Over the weekend one of my clients posted an article from Margaret Wente about the many privileges bestowed upon seniors in Canada. Listing an almost unbelievable number of perks for “elderly” Canadians, which ranged from discounts at drug stores and movie theaters to government pensions and new federal tweaks to retirement programs, in every way seniors in Canada have it pretty good.
So good in fact that Margaret Wente has begun to despair. Not for herself, but for the future. The younger generation is definitely having a tougher time than their parents. And while none of this predicts that the Millennial’s will be poor, it does go to the heart of the uneven balance about finances that exists between generations.
One of the big changes in the federal budget was a reduction in the mandatory RRIF withdrawals that will effect everyone over 71. Putting the final nail in the coffin of the often heard and mostly pointless “RRSP/RRIF tax trap” the Conservative government has slowed the income coming to retirees from their long term retirement savings. This is being lamented as little more than “tax avoidance” for one generation by Carleton economics professor Francis Woolley, who has her own piece in the Globe & Mail about RRIF and Taxes. It’s a good read but if I may, her essential point is: “people don’t like to pay taxes.”
What’s happening is that we live in unprecedented times. Unprecedented in the life span of those living, the material wealth we have available to us, and the inverted demographics that comprise many countries around the globe. Everywhere people are richer, living longer and getting older. Many of our concerns about the economy, the cost of living, or the security of programs like CPP, or Social Security in the United States, are born directly from our success at creating a higher standard of living. Higher wages, better medicine and a declining birth rate make us materially richer, until they don’t.
What you are looking at in the above chart is the changing nature of both Canada’s and the worlds age. From 1950 on Canada briefly saw a boom in the birth rate that has since reversed itself. The number of Canadians over 60 (the y-axis) is now better than 20% of the total Canadian population, while the number of children (on the x-axis) has been steady at about 5%.
All the goodies that benefit the senior class of Canadians are getting more costly both because Canadians are living longer, but also because the tax-base needed to support many of those services is shrinking. But are seniors “too rich” as Margaret Wente thinks? Probably not. While Canadian poverty rates for the elderly are some of the lowest in the world, people who retire at 65 need to make all their savings last them until they are ninety, or older. You try and figure out what you are going to spend for the next 20-30 years. When Otto Von Bismark introduced the worlds first old age pension, it was for people who were 70 years old and their life expectancy was for maybe two more years. Today people retire and they live another lifetime. As we’ve previously said, when you’ve retired you’ve earned your last dollar. That can be a pretty scary thought.

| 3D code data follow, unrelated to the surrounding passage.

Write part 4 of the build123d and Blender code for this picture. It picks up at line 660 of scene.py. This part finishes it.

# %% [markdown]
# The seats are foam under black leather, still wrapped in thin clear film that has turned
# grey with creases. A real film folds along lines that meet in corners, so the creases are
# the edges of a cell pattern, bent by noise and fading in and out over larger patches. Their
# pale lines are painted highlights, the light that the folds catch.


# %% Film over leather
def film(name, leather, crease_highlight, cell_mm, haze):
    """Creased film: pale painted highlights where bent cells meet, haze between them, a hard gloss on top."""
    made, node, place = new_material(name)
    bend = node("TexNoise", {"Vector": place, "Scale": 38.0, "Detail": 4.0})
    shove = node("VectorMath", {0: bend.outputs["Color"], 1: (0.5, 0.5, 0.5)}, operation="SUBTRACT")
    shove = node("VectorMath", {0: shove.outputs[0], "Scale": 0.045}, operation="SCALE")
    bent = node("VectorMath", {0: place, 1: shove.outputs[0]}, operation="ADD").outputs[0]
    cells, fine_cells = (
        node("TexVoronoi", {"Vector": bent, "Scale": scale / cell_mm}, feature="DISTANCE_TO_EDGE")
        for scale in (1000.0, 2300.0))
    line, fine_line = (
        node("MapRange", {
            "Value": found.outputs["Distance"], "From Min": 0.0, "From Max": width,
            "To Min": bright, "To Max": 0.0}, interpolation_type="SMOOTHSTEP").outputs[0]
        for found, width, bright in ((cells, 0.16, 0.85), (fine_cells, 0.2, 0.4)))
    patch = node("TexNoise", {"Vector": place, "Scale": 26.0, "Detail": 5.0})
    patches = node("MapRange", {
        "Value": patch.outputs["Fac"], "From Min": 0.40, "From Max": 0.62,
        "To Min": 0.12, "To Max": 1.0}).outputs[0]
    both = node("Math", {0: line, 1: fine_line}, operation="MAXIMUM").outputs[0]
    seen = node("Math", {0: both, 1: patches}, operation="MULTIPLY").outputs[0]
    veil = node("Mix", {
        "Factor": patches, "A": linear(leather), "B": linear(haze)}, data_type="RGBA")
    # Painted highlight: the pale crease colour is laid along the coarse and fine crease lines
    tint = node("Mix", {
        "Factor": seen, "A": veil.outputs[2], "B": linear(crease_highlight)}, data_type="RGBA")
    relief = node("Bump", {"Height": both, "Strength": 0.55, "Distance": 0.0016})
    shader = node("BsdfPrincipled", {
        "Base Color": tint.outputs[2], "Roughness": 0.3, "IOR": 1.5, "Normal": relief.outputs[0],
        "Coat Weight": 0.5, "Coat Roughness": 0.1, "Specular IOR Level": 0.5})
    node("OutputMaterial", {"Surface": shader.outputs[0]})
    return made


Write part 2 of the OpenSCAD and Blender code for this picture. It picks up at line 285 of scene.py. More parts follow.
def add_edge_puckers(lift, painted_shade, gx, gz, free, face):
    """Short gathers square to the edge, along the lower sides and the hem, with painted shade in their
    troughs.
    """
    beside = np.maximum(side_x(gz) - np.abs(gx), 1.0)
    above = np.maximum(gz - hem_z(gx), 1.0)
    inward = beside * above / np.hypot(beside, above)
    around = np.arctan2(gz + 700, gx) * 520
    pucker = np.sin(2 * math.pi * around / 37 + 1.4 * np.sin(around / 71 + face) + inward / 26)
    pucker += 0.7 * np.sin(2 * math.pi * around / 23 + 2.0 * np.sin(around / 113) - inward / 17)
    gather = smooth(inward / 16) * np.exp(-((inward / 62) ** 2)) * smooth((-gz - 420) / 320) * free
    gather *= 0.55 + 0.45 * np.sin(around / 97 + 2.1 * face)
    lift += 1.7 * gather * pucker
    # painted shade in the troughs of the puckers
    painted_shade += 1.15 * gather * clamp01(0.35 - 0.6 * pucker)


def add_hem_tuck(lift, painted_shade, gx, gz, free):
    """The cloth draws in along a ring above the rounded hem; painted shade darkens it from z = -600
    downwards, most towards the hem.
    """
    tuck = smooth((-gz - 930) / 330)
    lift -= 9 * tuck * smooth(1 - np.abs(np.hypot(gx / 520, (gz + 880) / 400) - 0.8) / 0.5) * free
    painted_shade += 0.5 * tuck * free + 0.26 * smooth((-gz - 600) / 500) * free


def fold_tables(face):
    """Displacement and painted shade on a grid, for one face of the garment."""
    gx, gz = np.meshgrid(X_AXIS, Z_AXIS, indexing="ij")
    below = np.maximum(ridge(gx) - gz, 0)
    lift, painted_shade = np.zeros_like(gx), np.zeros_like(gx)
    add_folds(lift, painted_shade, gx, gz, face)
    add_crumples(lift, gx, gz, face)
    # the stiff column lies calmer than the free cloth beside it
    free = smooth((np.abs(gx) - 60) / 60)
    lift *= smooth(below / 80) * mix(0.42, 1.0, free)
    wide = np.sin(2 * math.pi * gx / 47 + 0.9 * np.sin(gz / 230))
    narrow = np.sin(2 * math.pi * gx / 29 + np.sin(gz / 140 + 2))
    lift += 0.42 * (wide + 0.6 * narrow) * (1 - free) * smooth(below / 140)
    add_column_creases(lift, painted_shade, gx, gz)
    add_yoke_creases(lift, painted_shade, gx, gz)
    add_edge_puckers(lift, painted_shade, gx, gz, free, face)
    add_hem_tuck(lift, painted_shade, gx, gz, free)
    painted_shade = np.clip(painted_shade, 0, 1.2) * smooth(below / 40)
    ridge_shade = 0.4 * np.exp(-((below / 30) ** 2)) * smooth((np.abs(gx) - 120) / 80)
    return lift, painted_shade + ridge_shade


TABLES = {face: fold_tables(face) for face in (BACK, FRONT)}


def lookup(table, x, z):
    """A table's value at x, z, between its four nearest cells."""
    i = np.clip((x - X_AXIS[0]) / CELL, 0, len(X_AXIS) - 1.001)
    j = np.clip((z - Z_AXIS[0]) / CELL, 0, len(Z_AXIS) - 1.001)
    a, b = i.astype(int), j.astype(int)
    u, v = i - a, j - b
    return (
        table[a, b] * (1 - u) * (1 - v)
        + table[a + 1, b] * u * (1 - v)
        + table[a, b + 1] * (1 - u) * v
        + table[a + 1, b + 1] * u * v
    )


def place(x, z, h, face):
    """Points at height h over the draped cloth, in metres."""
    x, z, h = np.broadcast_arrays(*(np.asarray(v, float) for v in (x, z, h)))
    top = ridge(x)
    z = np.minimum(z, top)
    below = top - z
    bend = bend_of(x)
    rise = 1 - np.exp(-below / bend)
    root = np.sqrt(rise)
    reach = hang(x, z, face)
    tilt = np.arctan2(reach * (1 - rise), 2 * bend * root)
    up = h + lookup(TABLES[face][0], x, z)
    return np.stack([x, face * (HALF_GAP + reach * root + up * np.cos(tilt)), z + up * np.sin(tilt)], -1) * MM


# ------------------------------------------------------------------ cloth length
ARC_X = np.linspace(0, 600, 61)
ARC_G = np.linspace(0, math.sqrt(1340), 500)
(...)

The solution? There isn’t one. As I said these are unprecedented times. We still treat retirement like those who hit 65 are “old”. When my grandfather was 12 he had finished school, worked in
a factory and eventually fought in the Second World War. By the time he was 65, suffering from lung deterioration after a life time of smoking, his face bore every year like the rings of a felled tree. My father on the other hand just had his 70th birthday and looks barely 60. That isn’t good genetics, that’s the product of good living. This trend is global, affecting everyone from China to Canada, and it will be with us for a long time. For many years people have been sounding the alarm about the demographic storm that is approaching, but such storms are slow moving. This is the beginning of a much larger set of conversations that will begin to address how we perceive retirement, savings, economic growth and government programs like the CPP. How we ultimately address and resolve the burgeoning conflicts about age and wealth will put many of us, and our retirement plans, to the test.